Le ministre Henry et tous les cyclistes et piétons, actuels et potentiels, seront ainsi certainement enchantés d’obtenir enfin un soutien structurel à une politique cyclable ambitieuse. Tant mieux si la dynamique peut s’appuyer sur des projets existants. Cela permettra de les booster et d’en faire des leviers structurels, de dégager les moyens nécessaires et de dépasser le stade de la politique symbolique.

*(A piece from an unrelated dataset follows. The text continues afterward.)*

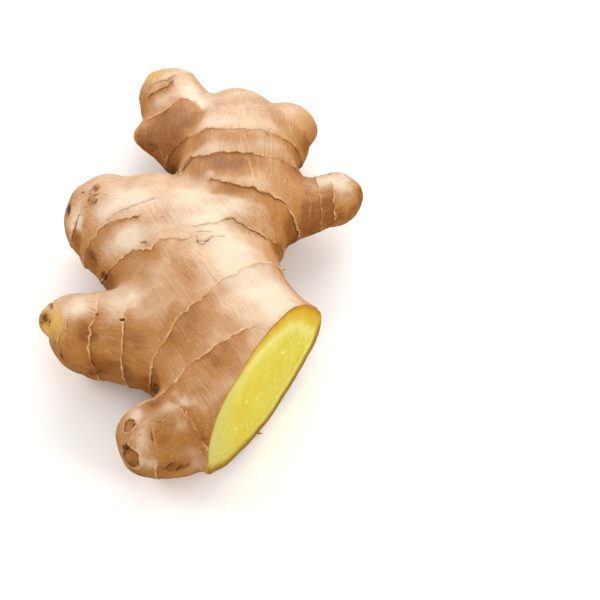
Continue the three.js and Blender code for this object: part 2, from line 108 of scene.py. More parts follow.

Les bandes séparées ne sont par ailleurs pas la seule manière de partager l’espace public de manière plus conviviale et plus sécurisante. Voir à cet égard le concept de « Ville 30 » relayé entre autres par le GRACQ. Il est parfois tout aussi efficace et beaucoup moins coûteux de partager l’espace disponible autrement qu’au moyen de bandes dédiées à des usages distincts. Cela pourrait être vrai à Liège dans de nombreux quartiers dotés d’une identité forte et de rues étroites. Cela n’empêche pas qu’il y a encore une très sérieuse marge d’amélioration en matière de bandes dédiées aux TC et d’aménagements cyclables et piétons à des endroits stratégiques de la Ville.

En conclusion

Vega ne prétend pas, je pense que le changement de trajectoire ne coûtera rien. On ne sortira pas sans difficultés du tout à la voiture et de la marginalisation tant dans l’imaginaire collectif que dans les budgets des pouvoirs publics de tout autre rapport au territoire et à la mobilité. Ton post en est d’ailleurs un témoignage. Toute vision alternative est d’office associée quasi exclusivement à un coût, très vite trop élevé dès lors qu’on essaie, sans prétendre pour autant avoir réponse à tout, de penser un peu en marge du schéma toujours dominant. Le moindre des bénéfices de l’abonnement à un euro ne serait sans doute pas d’amener une bien plus grande part de la population, en ce compris commerçants et décideurs, à redécouvrir leur ville autrement que selon la lorgnette très déformante de l’automobiliste. Le rapport au temps, à l’espace et à la liberté en seraient fortement modifiés.